Note: Every key press causes the LED to blink to indicate the keypress was detected.
See Figure 6. Demonstration of the Lock
Active Keypad Demo
The active keypad demo demonstrates a method of detecting keypresses through active scanning. The demo can detect up-to four keypresses at a time and prints out which keys were pressed to the serial interface at 9600 baud.
Without any modifications to the I/O expander code example, there are a few limitations to the functionality. For instance, no debouncing occurs in the I/O expander. The Schmitt trigger input levels help to reduce the number of bounces but does not remove all of them. The passive scanner function returns 0x00 (Character ‘\0’) if a false event occurs, while the active scanner avoids this issue due to the delay in sampling the lines. Both examples gain a little bit of immunity to contact bouncing due to the delays associated with I2C communication. An easy modification to add debouncing would be to use TMR2 as a single-shot debouncing timer, as documented here.
Additionally, both examples work only if the button is still pressed when the routine runs – the advanced I2C I/O expander firmware does not support key rollover out-of-the-box. However, the firmware of the Advanced I/O expander is available online and can be customized per application.

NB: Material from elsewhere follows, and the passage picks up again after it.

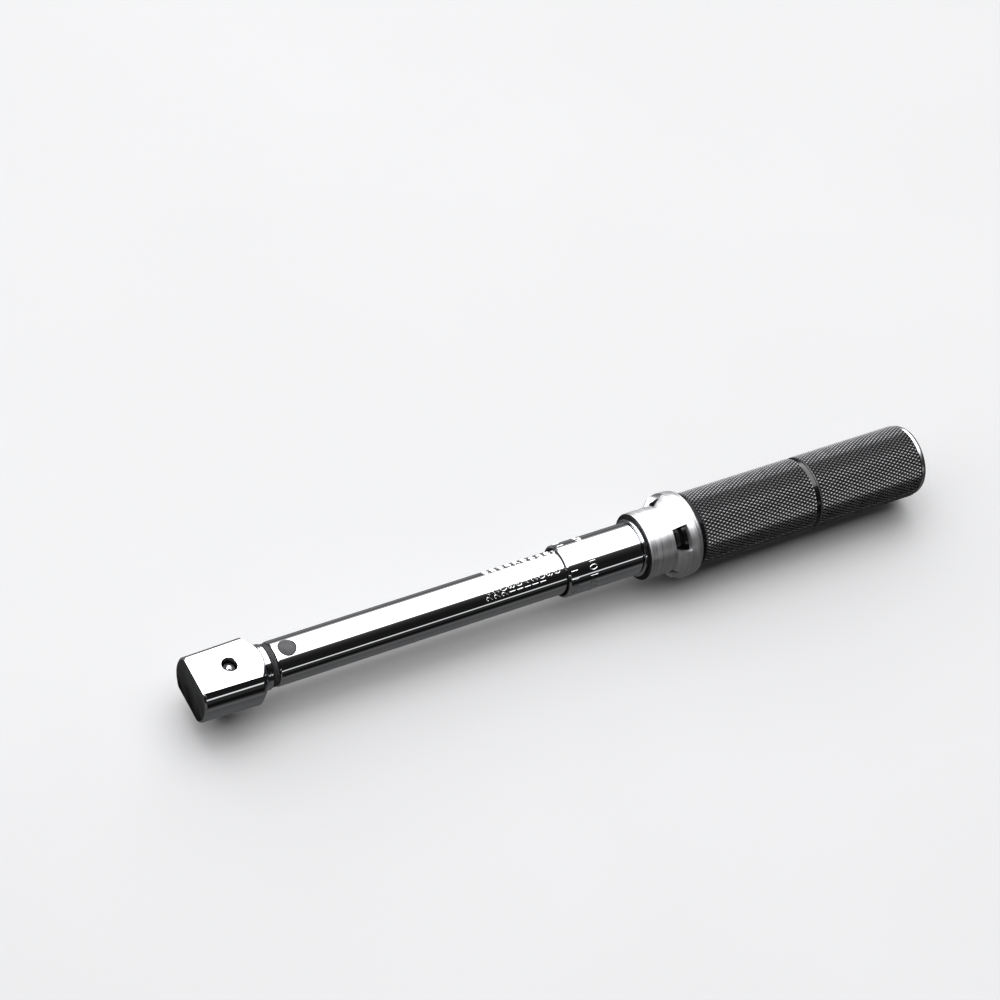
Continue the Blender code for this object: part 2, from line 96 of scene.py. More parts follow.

This series of blog posts is only a starting point in terms of I/O expander applications. There are so many possible applications that this series of posts could go on forever. To recap, the PIC16F15244 device family is a easy-to-use family of 8-bit general-purpose MCUs. The I/O expander applications utilize the hardware serial module to act as an I2C peripheral device which receives or transmits the I/O state, configuration and other properties. The main benefit of using an MCU to act in this manner is the flexibility in changing the settings, features and behavior in comparison to an ASIC based solution.